▶ _Set task_:
Only one stretch of the data below should be repeated: the lines from the line containing "on the ground." through the line containing "before = set(bpy.data.objects)", inclusive, exactly as they are.

(Records with modeling code)
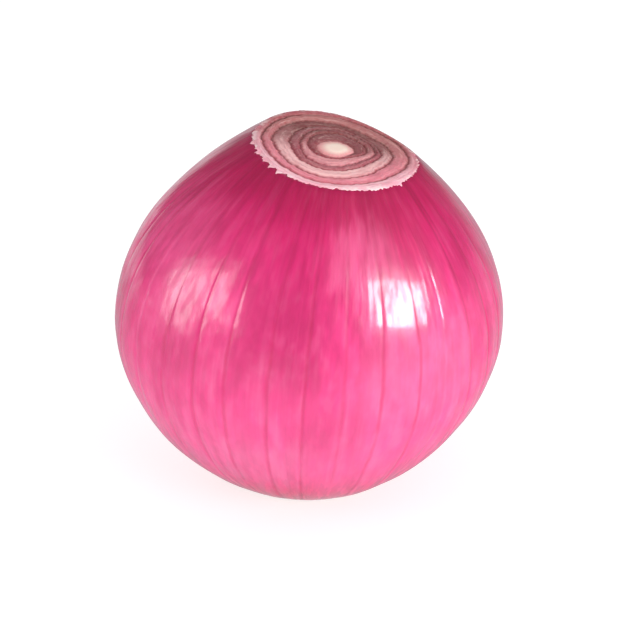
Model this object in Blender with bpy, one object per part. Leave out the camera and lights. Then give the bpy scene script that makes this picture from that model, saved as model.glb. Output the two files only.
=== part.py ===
"""Red onion, peeled to a clean glossy scale, with its neck sliced off: one grown piece.

Metres, +Z up. The origin is the centre of the flat spot of the root plate, which the bulb rests on.
The front is -Y. Each level of the bulb is a wavy round section square to an axis that leans to +X.
"""

import math

import bmesh
import bpy
import numpy as np
from mathutils import Matrix, Vector

MM = 0.001

# Outline of the bulb
GREATEST_RADIUS = 37.5 * MM
ROOT_END_RADIUS = 9.0 * MM
NECK_RADIUS = 16.75 * MM
SHOULDER_REACH = 46.03 * MM
SHOULDER_POWER = 2.295
BASE_REACH = 35.86 * MM
BASE_POWER = 1.697
BASE_ROUNDNESS = 1.865

# Lean of the axis at the cut: square and cubic parts to the side, square part to the front
SIDE_LEAN = 4.41 * MM
SIDE_CURL = 0.63 * MM
FRONT_LEAN = -0.60 * MM

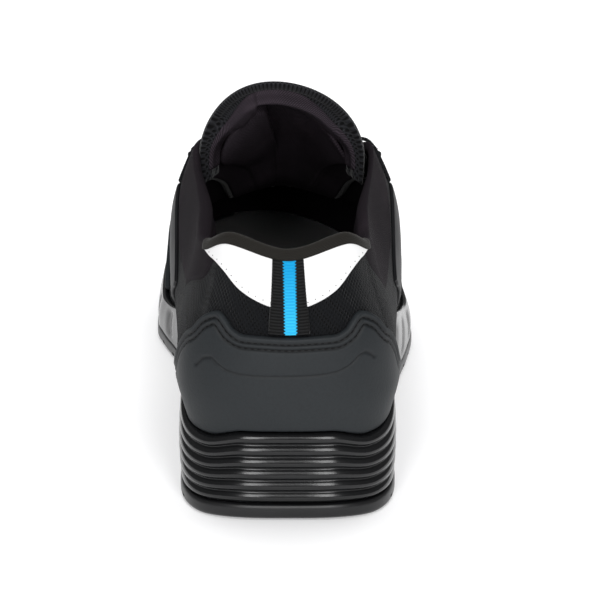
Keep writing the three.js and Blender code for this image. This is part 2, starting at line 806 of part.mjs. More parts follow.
function heelCounter() {
  const end = ringAt(counterEnd);
  return overlay({
    from: -end,
    to: end,
    lower: aboveRim,
    upperEdge: (ring, distance) => riseAtHeight(ring, counterTop(ring), distance),
    rows: 5,
    thickness: counterThickness,
  });
}

// Toe guard: highest at the toe tip, running down into the rim at the sides.
function toeGuard() {
  const from = 2 + Math.asin(clamp((guardStart - toeCentre) / upperToeFront, 0, 1)) / quarter;
  const height = (ring) => {
    const rim = wallTop(Math.abs(ring)) + seat;
    const rise = Math.sin(quarter * smooth(from, 3, Math.abs(ring)) ** 0.6);
    return between(rim + guardThickness, guardHeight, rise);
  };
  return overlay({
    from,
    to: -from,
    lower: aboveRim,
    upperEdge: (ring, distance) => riseAtHeight(ring, height(ring), distance),
    rows: 3,
    thickness: guardThickness,
  });
}

// Lace facing round the throat.
function facingBody() {
  const from = ringAt(facingStart);
  return overlay({
    from,
    to: -from,
    lower: (ring) => riseAtDepth(ring, facingWidth),
    upperEdge: (ring) => riseAtDepth(ring, facingEdge),
    rows: 2,
    thickness: facingThickness,
  });
}

const eyelets = [];
for (let i = 0; i < eyeletCount; i += 1) {
  eyelets.push(ringAt(between(eyeletFirst, eyeletLast, i / (eyeletCount - 1))));
}

function punchEyelets(body) {
  let punched = body;
  for (const around of eyelets) {
    for (const ring of [around, -around]) {
      const rise = riseAtDepth(ring, eyeletFromEdge);
      const middle = facePoint(ring, rise, 0);
      const axis = facePoint(ring, rise, 1).sub(middle).normalize();
      const length = 4 * (upperWall + facingThickness);
      const punch = new THREE.CylinderGeometry(eyeletRadius, eyeletRadius, length, eyeletSides);
      punch.applyQuaternion(new THREE.Quaternion().setFromUnitVectors(new THREE.Vector3(0, 1, 0), axis));
      punch.translate(middle.x, middle.y, middle.z);
      punched = punched.subtract(toManifold(punch));
    }
  }
  return punched;
}

// Side band: from the facing down to the sole's rim, with a nose that points to the heel.
const bandRows = [
  { along: 0, low: 0, top: 0 },
  { along: 0.05, low: 0.14, top: 0.12 },
  { along: 0.15, low: 0.3, top: 0.32 },
  { along: 0.35, low: 0.62, top: 0.72 },
  { along: 0.55, low: 1, top: 1 },
  { along: 1, low: 1, top: 1 },
];
const bandLow = curve(bandRows, 'along', 'low');
const bandTop = curve(bandRows, 'along', 'top');

function sideBand(side) {
  const from = ringAt(bandRear);
  const to = ringAt(bandFront);
  const along = (ring) => (Math.abs(ring) - from) / (to - from);
  const nose = (ring) => riseAtDepth(ring, bandRearDepth);
  const under = (ring) => riseAtDepth(ring, facingWidth + trimGap);
  const extra = [0.05, 0.15].map((share) => side * between(from, to, share));
  return overlay({
    from: side > 0 ? from : -to,
    to: side > 0 ? to : -from,
    lower: (ring, distance) => between(nose(ring), aboveRim(ring, distance), bandLow(along(ring))),
    upperEdge: (ring) => between(nose(ring) + 0.01, under(ring), bandTop(along(ring))),
    rows: 4,
    thickness: bandThickness,
    extra,
  });
}

// Edge binding: a folded strip over the collar's edge round the heel.
function binding() {
  const section = (ring, distance) => {
    const low = depthShare(ring, bindingDepth);
    const wall = (share) => wallThickness(ring, share);
    const up = new THREE.Vector3(0, 0, distance);
    return [
      upperOffset(ring, low, distance),
      upperOffset(ring, 1, distance).add(up),
      upperOffset(ring, innerShares[0], -wall(innerShares[0]) - distance).add(up),
      upperOffset(ring, low, -wall(low) - distance),
    ];
  };
  const rings = ringsBetween(-sideRing(bindingEndInner), sideRing(bindingEndOuter)).map((ring) => {
    return [...section(ring, seat), ...section(ring, seat + bindingThickness).reverse()];
  });
  return ringSolid(rings, false);
}

// Pull tab: webbing that lies down the middle of the heel, from the binding to the counter.
const tabRadius = (upperHeelBack + collarBack) / 2;
const tabSide = (clearance) => Math.asin((tabWidth / 2 + clearance) / tabRadius) / quarter;

function pullTab() {
  const lowest = (distance) => heightShare(0, counterMiddleHeight + trimGap, distance);
  const strip = (distance) => [0, 0.34, 0.68, 1].map((t) => {
    const height = upperOffset(0, lowest(distance), distance).z;
    return [-tabSide(0), -1 / heelSteps, 0, 1 / heelSteps, tabSide(0)].map((ring) => {
      const rise = between(riseAtHeight(ring, height, distance), riseAtDepth(ring, bindingDepth + seat), t);
      return facePoint(ring, rise, distance);
    });
  });
  const over = strip(seat + tabThickness);
  return ringSolid(strip(seat).map((row, i) => [...row, ...over[i].reverse()]), false);
}

// Reflective panel beside the pull tab, below the binding.
const panelRows = [
  { along: 0, depth: 1 },
  { along: 0.17, depth: 0.96 },
  { along: 0.33, depth: 0.87 },
  { along: 0.55, depth: 0.57 },
  { along: 0.78, depth: 0.22 },
  { along: 1, depth: 0 },
];
const panelShape = curve(panelRows, 'along', 'depth');

function panel(side) {
  const inside = tabSide(tabGap);
  const outside = sideRing(side > 0 ? panelEndOuter : panelEndInner);
  const top = bindingDepth + seat;
  const depth = (ring) => {
    const along = (Math.abs(ring) - inside) / (outside - inside);
    return between(top + 0.2, panelDepth, panelShape(clamp(along, 0, 1)));
  };
  return overlay({
    from: side > 0 ? inside : -outside,
    to: side > 0 ? outside : -inside,
    lower: (ring) => riseAtDepth(ring, depth(ring)),
    upperEdge: (ring) => riseAtDepth(ring, top),
    rows: 3,
    thickness: panelThickness,
  });
}

// Lace: flat bands that cross the throat from eyelet to eyelet, joined where they meet.
function laceBand(from, to) {
  const facingTop = seat + facingThickness + laceThickness / 2;
  const atEyelet = (ring) => facePoint(ring, riseAtDepth(ring, eyeletFromEdge), facingTop + laceClearance);
  const around = (t) => between(Math.abs(from), Math.abs(to), t);
  const atEdge = (ring, share) => upperOffset(Math.sign(ring) * around(share), 1, facingTop + laceOverEdge);
  const left = atEdge(from, 0.15);
  const right = atEdge(to, 0.85);
  const gap = left.distanceTo(right);
  const path = [atEyelet(from), left];
  for (const t of [0.28, 0.72]) {
    const rise = laceRise(around(t)) * (gap / 2) * (1 - (2 * t - 1) ** 2);
    path.push(left.clone().lerp(right, t).add(new THREE.Vector3(0, 0, rise)));
  }
  path.push(right, atEyelet(to));
  const forward = (side) => {
    return upperPoint(side * (around(0.5) + 0.05), 1).sub(upperPoint(side * (around(0.5) - 0.05), 1));
  };
  const down = forward(1).add(forward(-1)).normalize();
  const rings = path.map((point, i) => {
    const along = path[Math.min(path.length - 1, i + 1)].clone().sub(path[Math.max(0, i - 1)]).normalize();
    const across = down.clone().addScaledVector(along, -along.dot(down)).normalize();
    const out = across.clone().cross(along).normalize();
    if (out.z < 0) out.negate();
    const corner = (a, b) => {
      const moved = point.clone().addScaledVector(across, (a * laceWidth) / 2);
      return moved.addScaledVector(out, (b * laceThickness) / 2);
    };
    return [corner(-1, -1), corner(1, -1), corner(1, 1), corner(-1, 1)];
  });
  return toManifold(ringSolid(rings, false));
}

function lace() {
  let joined = laceBand(-eyelets[eyeletCount - 1], eyelets[eyeletCount - 1]);
  for (let i = 0; i < eyeletCount - 1; i += 1) {
    joined = joined.add(laceBand(-eyelets[i], eyelets[i + 1])).add(laceBand(-eyelets[i + 1], eyelets[i]));
  }
  return joined;
}

const material = (color, roughness) => new THREE.MeshStandardMaterial({ color, roughness, metalness: 0 });

const shoe = new THREE.Group();

function add(name, geometry, look) {
  const mesh = new THREE.Mesh(geometry, look);
  mesh.name = name;
  shoe.add(mesh);
}

add('outsole', outsole(), material(0x141414, 0.55));
add('midsole', fromManifold(toManifold(midsole())), material(0x0e0e0f, 0.4));
add('insole', insole(), material(0x1a1a1c, 0.9));
add('upper', fromManifold(punchEyelets(toManifold(upper()))), material(0x1c1d20, 0.85));
add('tongue', tongue(), material(0x201c20, 0.9));
add('heel_counter', fromManifold(heelCounter()), material(0x3a3e40, 0.8));
add('toe_guard', fromManifold(toeGuard()), material(0x3a3e40, 0.8));
add('lace_facing', fromManifold(punchEyelets(facingBody())), material(0x17181a, 0.5));
add('side_band_outer', fromManifold(sideBand(1)), material(0x17181a, 0.5));
add('side_band_inner', fromManifold(sideBand(-1)), material(0x17181a, 0.5));
add('reflective_outer', fromManifold(panel(1)), material(0xf2f2f2, 0.7));
add('reflective_inner', fromManifold(panel(-1)), material(0xf2f2f2, 0.7));
add('collar_binding', binding(), material(0x2d2b26, 0.85));
add('pull_tab', pullTab(), material(0x3c3a37, 0.85));
add('lace', fromManifold(lace()), material(0x161617, 0.8));

// The origin is the middle of the shoe's outline, on the ground.
const extent = new THREE.Box3().setFromObject(shoe);
const middle = extent.getCenter(new THREE.Vector3());
shoe.position.set(-middle.x, -middle.y, -extent.min.z);
shoe.updateMatrixWorld(true);

export default shoe;
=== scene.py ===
import math
import bpy
import numpy as np
from mathutils import Matrix, Vector


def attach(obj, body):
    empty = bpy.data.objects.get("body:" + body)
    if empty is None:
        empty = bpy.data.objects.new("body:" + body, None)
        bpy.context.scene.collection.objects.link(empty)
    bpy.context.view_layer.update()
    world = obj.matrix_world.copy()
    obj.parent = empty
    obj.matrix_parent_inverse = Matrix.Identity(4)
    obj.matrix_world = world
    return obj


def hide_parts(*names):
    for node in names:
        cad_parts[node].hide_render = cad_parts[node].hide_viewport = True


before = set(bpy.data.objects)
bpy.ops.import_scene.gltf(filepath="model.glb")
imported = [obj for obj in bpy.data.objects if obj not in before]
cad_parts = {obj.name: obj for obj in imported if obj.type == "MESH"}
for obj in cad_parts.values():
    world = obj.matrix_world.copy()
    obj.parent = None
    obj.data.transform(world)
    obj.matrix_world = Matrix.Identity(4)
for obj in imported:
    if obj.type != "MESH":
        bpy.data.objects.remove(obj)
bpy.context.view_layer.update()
print("frame loaded:", len(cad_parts), "nodes")

# Camera: behind the heel and a little above it, as in the photograph
cameraView = {"eye": (0.00689, -1.0795, 0.4049), "target": (0.00689, -0.08667, 0.06305), "lens": 171,
              "sensor": 36}

bpy.ops.object.camera_add(location=cameraView["eye"])
camera = bpy.context.object
camera.name = "rearCamera"
camera.data.lens = cameraView["lens"]
camera.data.sensor_width = cameraView["sensor"]
camera.data.dof.use_dof = False
sightLine = Vector(cameraView["target"]) - Vector(cameraView["eye"])
camera.rotation_euler = sightLine.to_track_quat("-Z", "Y").to_euler()
bpy.context.scene.camera = camera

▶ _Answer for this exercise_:
// The origin is the middle of the shoe's outline, on the ground.
const extent = new THREE.Box3().setFromObject(shoe);
const middle = extent.getCenter(new THREE.Vector3());
shoe.position.set(-middle.x, -middle.y, -extent.min.z);
shoe.updateMatrixWorld(true);

export default shoe;
=== scene.py ===
import math
import bpy
import numpy as np
from mathutils import Matrix, Vector


def attach(obj, body):
    empty = bpy.data.objects.get("body:" + body)
    if empty is None:
        empty = bpy.data.objects.new("body:" + body, None)
        bpy.context.scene.collection.objects.link(empty)
    bpy.context.view_layer.update()
    world = obj.matrix_world.copy()
    obj.parent = empty
    obj.matrix_parent_inverse = Matrix.Identity(4)
    obj.matrix_world = world
    return obj


def hide_parts(*names):
    for node in names:
        cad_parts[node].hide_render = cad_parts[node].hide_viewport = True


before = set(bpy.data.objects)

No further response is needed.